The task:
Please give back word for word the lines below, from the first one through the one with "self.tree.nodes.clear()".

Data provided:
-- begin --

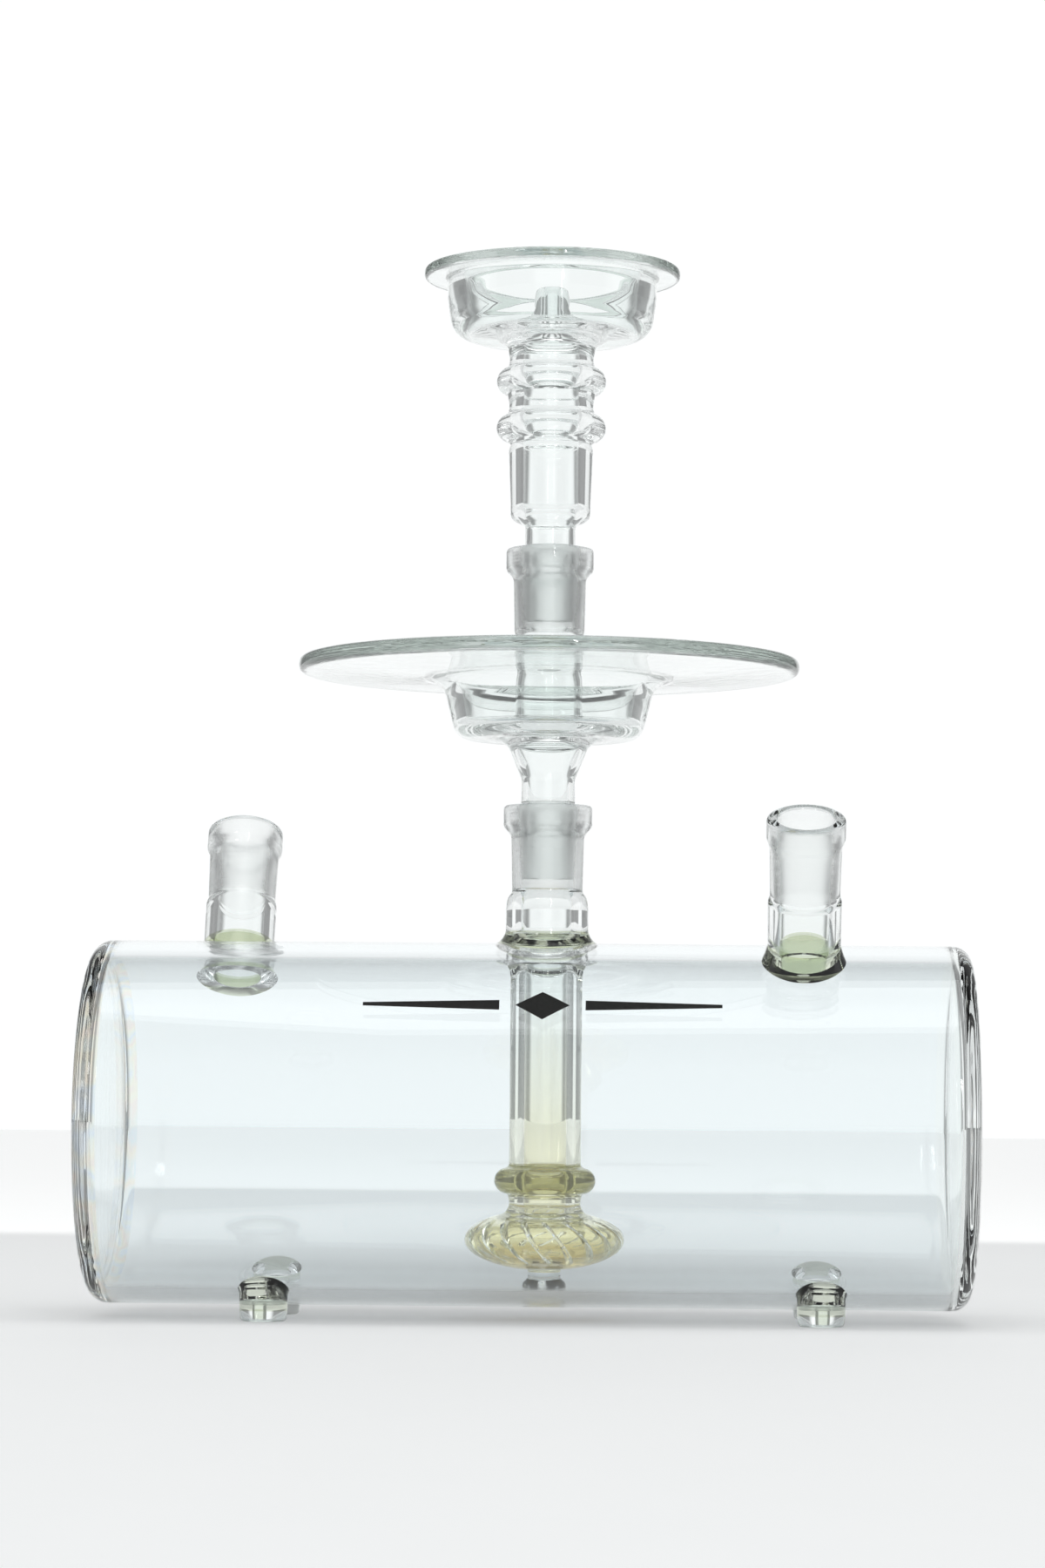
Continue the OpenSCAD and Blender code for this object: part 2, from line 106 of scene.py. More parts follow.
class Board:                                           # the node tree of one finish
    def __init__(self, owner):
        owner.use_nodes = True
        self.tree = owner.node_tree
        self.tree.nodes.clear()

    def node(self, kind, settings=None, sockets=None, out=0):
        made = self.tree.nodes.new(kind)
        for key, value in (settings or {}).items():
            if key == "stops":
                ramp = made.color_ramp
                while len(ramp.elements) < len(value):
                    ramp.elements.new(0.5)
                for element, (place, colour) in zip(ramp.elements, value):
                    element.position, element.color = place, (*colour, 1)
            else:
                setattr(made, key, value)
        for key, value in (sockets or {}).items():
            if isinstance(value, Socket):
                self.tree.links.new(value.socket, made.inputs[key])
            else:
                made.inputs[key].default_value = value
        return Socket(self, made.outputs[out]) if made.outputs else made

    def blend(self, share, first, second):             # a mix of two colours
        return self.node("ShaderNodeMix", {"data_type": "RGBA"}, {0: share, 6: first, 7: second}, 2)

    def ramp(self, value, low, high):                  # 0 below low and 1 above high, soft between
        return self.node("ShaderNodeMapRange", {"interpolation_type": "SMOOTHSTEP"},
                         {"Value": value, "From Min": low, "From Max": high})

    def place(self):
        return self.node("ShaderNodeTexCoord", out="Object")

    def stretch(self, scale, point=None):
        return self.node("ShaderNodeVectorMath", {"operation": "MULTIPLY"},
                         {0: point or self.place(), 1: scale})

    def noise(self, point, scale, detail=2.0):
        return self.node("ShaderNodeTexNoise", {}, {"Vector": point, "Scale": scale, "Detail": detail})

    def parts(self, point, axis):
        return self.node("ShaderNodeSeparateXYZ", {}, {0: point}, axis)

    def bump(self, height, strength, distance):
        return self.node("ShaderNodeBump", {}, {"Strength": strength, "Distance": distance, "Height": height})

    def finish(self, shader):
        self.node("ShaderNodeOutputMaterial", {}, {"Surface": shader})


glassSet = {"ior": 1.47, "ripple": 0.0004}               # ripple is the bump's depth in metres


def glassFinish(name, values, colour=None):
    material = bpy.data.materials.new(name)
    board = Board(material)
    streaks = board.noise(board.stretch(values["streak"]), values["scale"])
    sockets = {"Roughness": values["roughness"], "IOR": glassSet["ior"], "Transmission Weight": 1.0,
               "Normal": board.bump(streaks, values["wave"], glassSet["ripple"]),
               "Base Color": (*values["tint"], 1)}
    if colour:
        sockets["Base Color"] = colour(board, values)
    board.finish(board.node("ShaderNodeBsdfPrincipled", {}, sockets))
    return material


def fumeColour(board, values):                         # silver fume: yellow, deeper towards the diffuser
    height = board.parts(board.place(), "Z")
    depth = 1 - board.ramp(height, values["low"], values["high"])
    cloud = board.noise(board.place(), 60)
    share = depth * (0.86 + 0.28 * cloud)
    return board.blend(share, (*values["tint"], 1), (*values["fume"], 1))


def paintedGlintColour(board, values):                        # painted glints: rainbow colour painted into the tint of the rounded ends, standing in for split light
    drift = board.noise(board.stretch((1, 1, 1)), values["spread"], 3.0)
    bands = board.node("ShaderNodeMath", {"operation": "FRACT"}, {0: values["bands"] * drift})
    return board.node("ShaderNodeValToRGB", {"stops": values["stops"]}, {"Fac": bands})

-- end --

Solution for this task:
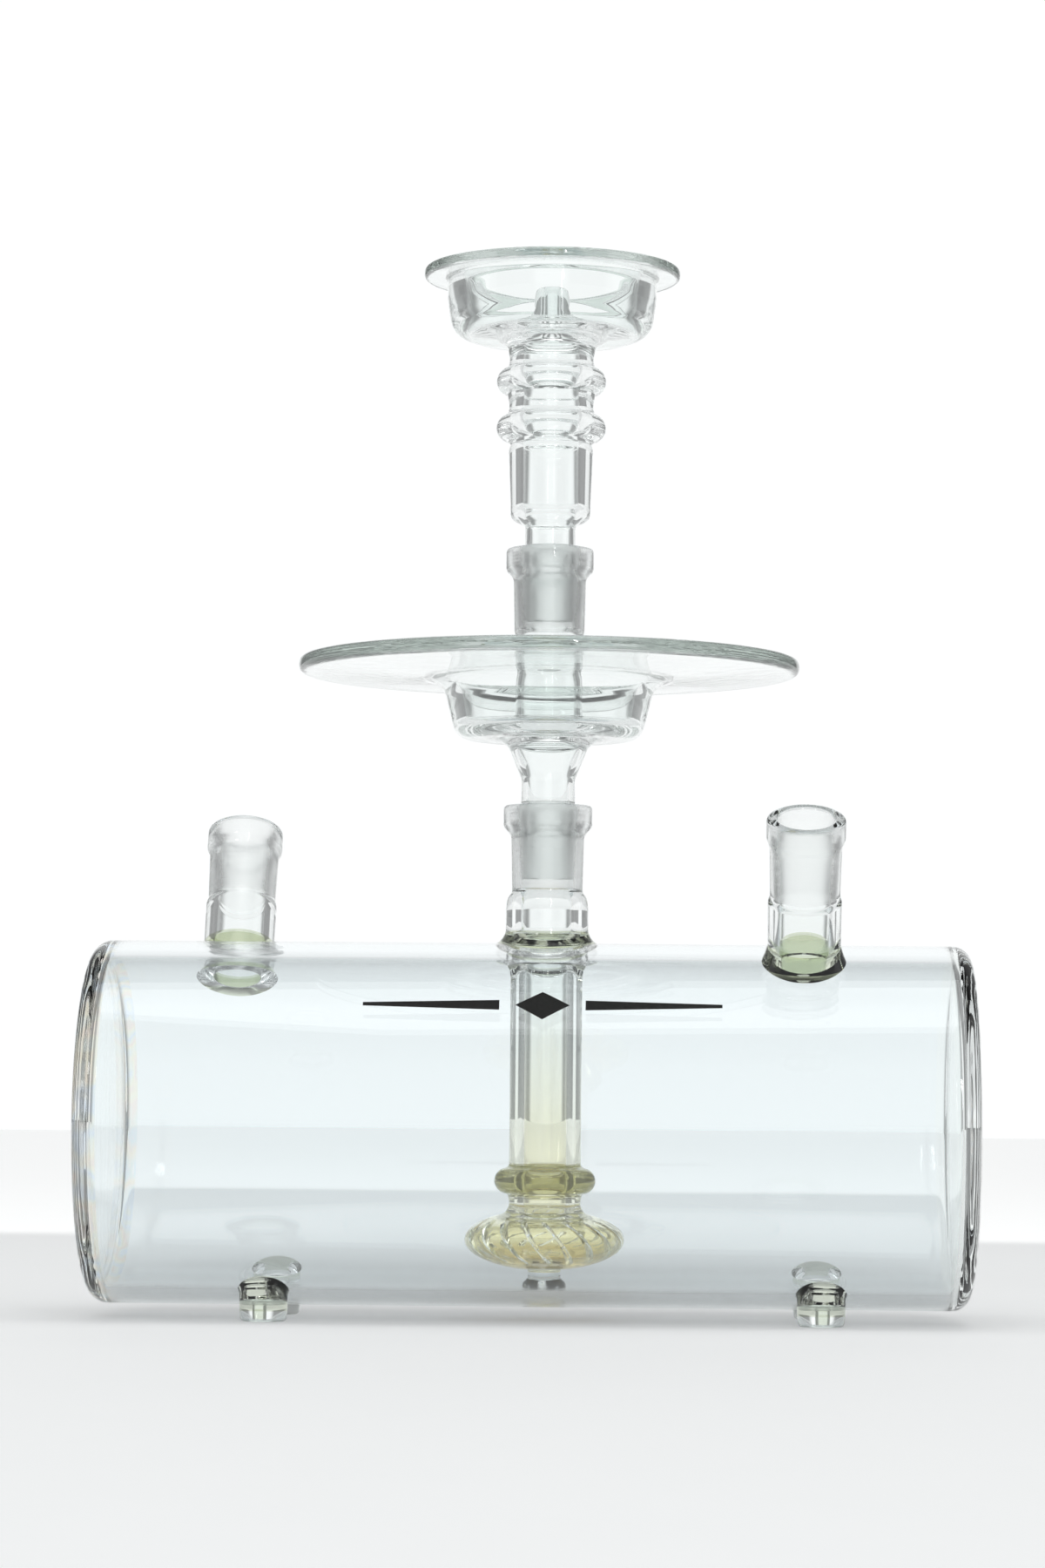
Continue the OpenSCAD and Blender code for this object: part 2, from line 106 of scene.py. More parts follow.
class Board:                                           # the node tree of one finish
    def __init__(self, owner):
        owner.use_nodes = True
        self.tree = owner.node_tree
        self.tree.nodes.clear()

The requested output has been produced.